An incredible and highly original premise in the hands of a gifted storyteller has resulted in this jewel of a story. It is, to paraphrase the book’s title, an amazing thing. - Abraham Verghese, author of Cutting for Stone, chosen as a Best of 2009 by Publisher’s Weekly:


    Chitra Banerjee Divakaruni is an award-winning author and poet. Her work is widely known, as she has been published in over 50 magazines, including the Atlantic Monthly and The New Yorker, and her writing has been included in over 50 anthologies. Her works have been translated into 20 languages, including Dutch, Hebrew and Japanese.
     
    She was born in India and lived there until 1976, at which point she left Calcutta and came to the United States. She continued her education in the field of English by receiving a Master’s degree from Wright State University in Dayton, Ohio, and a Ph.D. from the University of California, Berkeley.
     
    To earn money for her education, she held many odd jobs, including babysitting, selling merchandise in an Indian boutique, slicing bread in a bakery, and washing instruments in a science lab. At Berkeley, she lived in the International House and worked in the dining hall. She briefly lived in Illinois, Ohio and Texas, but has spent most of her life in Northern California, which she often writes about.
     
    Divakaruni currently teaches in the nationally ranked Creative Writing program at the Univ. of Houston.

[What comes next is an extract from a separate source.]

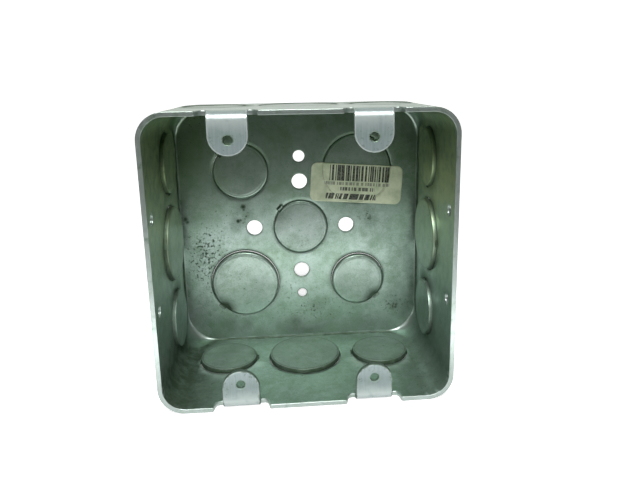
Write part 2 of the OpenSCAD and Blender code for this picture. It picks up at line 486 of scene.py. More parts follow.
for k in range(4):
    in_corner = lower_corner_dirt_and_shade[k - 2] if k > 1 else upper_corner_dirt_and_shade
    fold_skin([flat_edge(u) for u in wall_stations],
              [wall_edge(u, 0) for u in wall_stations],
              [wall_edge(u, sheet) for u in wall_stations], k, in_corner)
    fold_skin([flat_edge_turned(a) for a in corner_turns],
              [wall_edge_turned(a, 0) for a in corner_turns],
              [wall_edge_turned(a, sheet) for a in corner_turns], k, in_corner)
    for t in (0, sheet):
        rows = []
        for share in wall_shares:
            row = []
            for a in corner_turns:
                foot = sheet + fold_height(flat_edge_turned(a), wall_edge_turned(a, 0))
                z = foot + (depth - edge_r - foot) * share
                values = {"wear": 0.6 if share == 1 else 0}
                if t == 0:
                    # painted shade at the foot of the corner walls
                    foot_shade = 0.5 * max(0, 1 - share * 6)
                    values["grime"] = max(foot_shade, in_corner if k > 1 else 0)
                    values["tarnish"] = cos(a) if k % 2 == 0 else sin(a)
                at = (*quarter(k, *wall_edge_turned(a, t)), z)
                row.append(shell_vert(at, **values))
            rows.append(row)
        skin(shell, rows)
    rows = []
    for inset, t in rim_section:
        row = [(*quarter(k, *wall_edge_turned(a, t)), depth - inset) for a in corner_turns]
        rows.append([shell_vert(at, **rim_look(t)) for at in row])
    skin(shell, rows)


# The four walls, each with the tabs that its rim carries laid out flat.
def arc_points(centre, r, a0, a1, n):
    """n + 1 points along an arc."""
    return [(centre[0] + r * cos(a), centre[1] + r * sin(a)) for a in steps(a0, a1, n)]


def rounded_path(corners):
    """Points along a path whose corners, given as (x, y, radius), are rounded off."""
    path = [corners[0][:2]]
    for (ax, ay, _), (bx, by, r), (cx, cy, _) in zip(corners, corners[1:], corners[2:]):
        corner = Vector((bx, by))
        back = (Vector((ax, ay)) - corner).normalized()
        ahead = (Vector((cx, cy)) - corner).normalized()
        if r == 0:
            path.append((bx, by))
            continue
        opening = back.angle(ahead) / 2
        reach = r * cos(opening) / sin(opening)
        centre = corner + (back + ahead).normalized() * (r / sin(opening))
        start = corner + back * reach - centre
        end = corner + ahead * reach - centre
        for share in steps(0, 1, 5):
            path.append(tuple(centre + start.slerp(end, share) * r))
    path.append(corners[-1][:2])
    return path


def inset_path(path, inset):
    """The path moved inset to its right-hand side, where the metal is."""
    moved = []
    for i, p in enumerate(path):
        before = Vector(path[max(i - 1, 0)])
        after = Vector(path[min(i + 1, len(path) - 1)])
        here = Vector(p)
        a = (here - before).normalized() if i else (after - here).normalized()
        b = (after - here).normalized() if i < len(path) - 1 else a
        na, nb = Vector((a.y, -a.x)), Vector((b.y, -b.x))
        n = na + nb
        n = n / max(n.dot(na), 0.3)
        moved.append(tuple(here + n * inset))
    return moved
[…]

She serves on the Advisory board of Maitri in the San Francisco Bay Area and Daya in Houston. Both these are organizations that help South Asian or South Asian American women who find themselves in abusive or domestic violence situations. She is also on the board of Pratham, an organization that helps educate children (especially those living in urban slums) in India.
     
    Divakaruni has judged several prestigious awards, such as the National Book Award and the PEN Faulkner Award.
     
    Two of her books, The Mistress of Spices and Sister of My Heart, have been made into movies by filmmakers Gurinder Chadha and Paul Berges (an English film) and Suhasini Mani Ratnam (a Tamil TV serial) respectively.
     
    Divakaruni lives in Houston with her husband Murthy, her two sons Anand and Abhay (whose names she has used in her children’s novels) and Juno, the family dog.